Within mainstream TV the BBC has a world renowned record for producing brilliant nature, travel and scientific programming – children’s programming; arguably an important part of a child’s development is left to be a variety of worthless programmes.  When I was younger (many moons ago....) there was a brilliant nature program ‘The Really Wild Show’ I can still remember some of the information shared on that program, it won a host of awards – but now is gone; what will children watching TV today know? Little of science, nature or history. Originally, I had intended that I would find a children’s TV program that was fairly scientific and write a brief post on it, I am dismayed that no such program, geological or otherwise exists.

Future Scientists?
Image source: The Telegraph
The BBC (I’ve given up with ITV – they never produce anything worth watching anyway) does run a children’s news program, named ‘Newsround’ which airs from between 2 and 10 minutes (not to get in the way of quality resourceful programming). It covers essentially the same stories as the ‘adult’ news, but in a more child friendly way, well the service had, of course reported the Japanese quake and terrifying tsunami.
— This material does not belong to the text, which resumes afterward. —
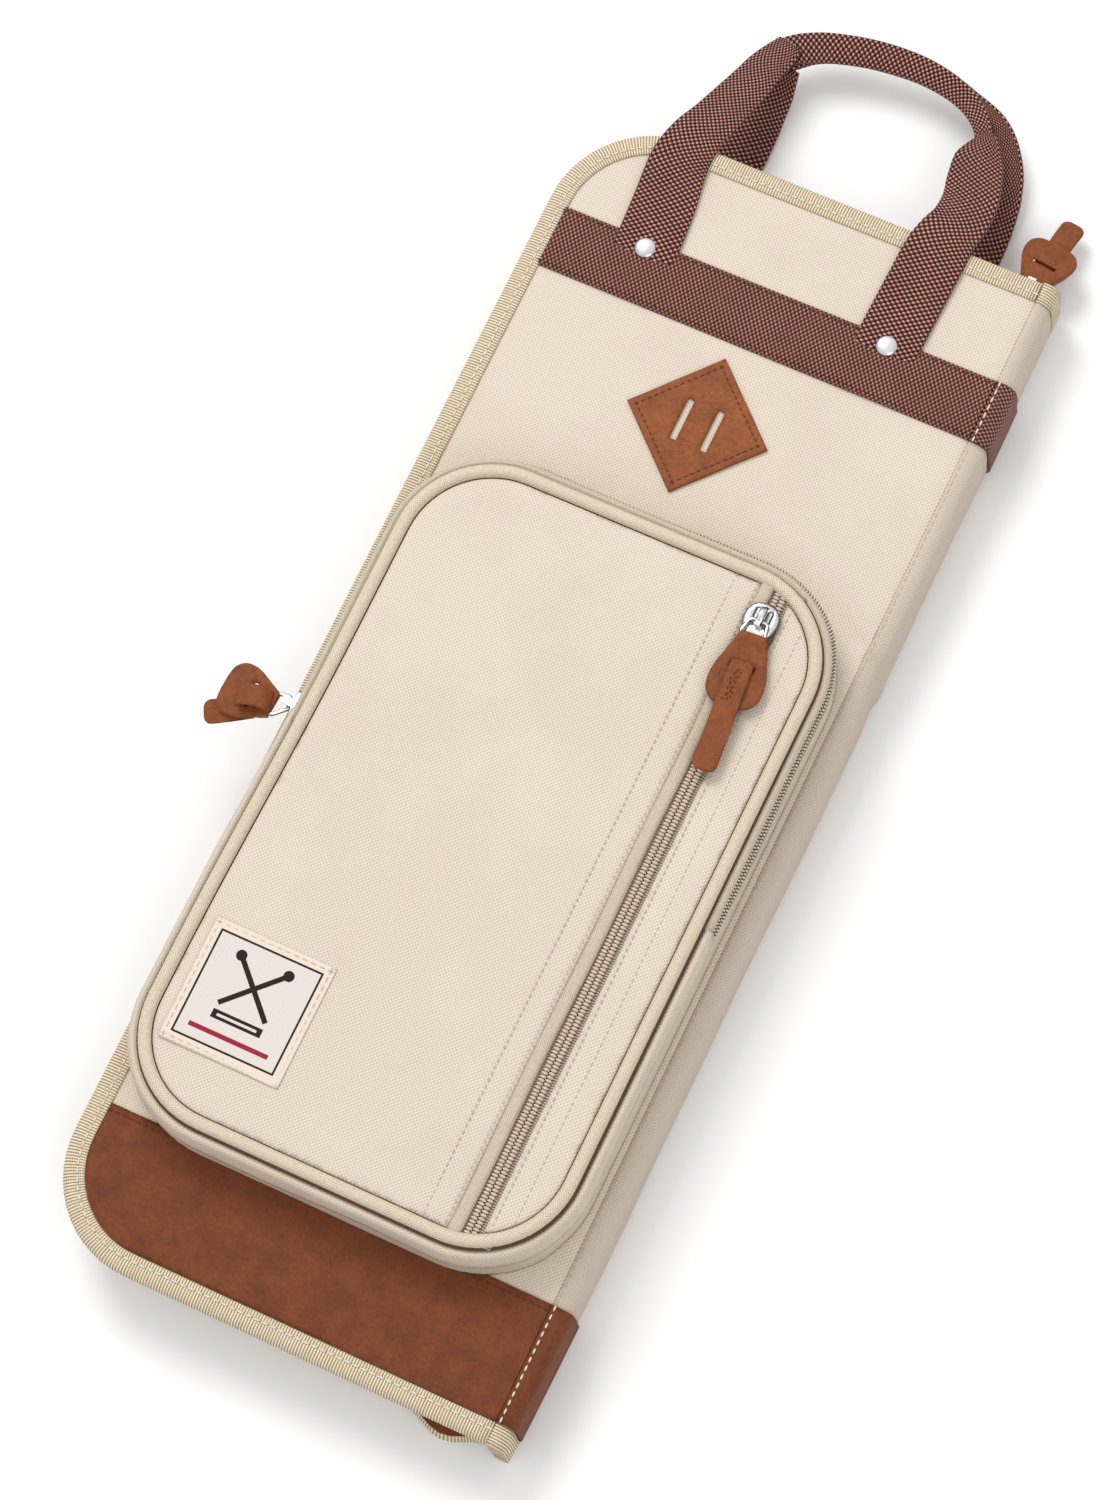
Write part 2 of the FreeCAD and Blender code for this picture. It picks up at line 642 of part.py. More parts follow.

It has given simple, pleasant descriptions and even a demonstration (from a different BBC program, but still useful) which can give interested children information into a fascinating phenomenon... but Newsround also has to cover news, sport, celebrity rubbish and whatever else – in a maximum of 10 minutes; severely stunting its usefulness.  From volunteering within events where children are present they do have an interest in natural sciences and geosciences, so why is an interest that could evolve into a passion being denied information at such a young age? Quite simply it is irresponsible of both the BBC and ITV to not include factual, useful children’s programming within their broadcast.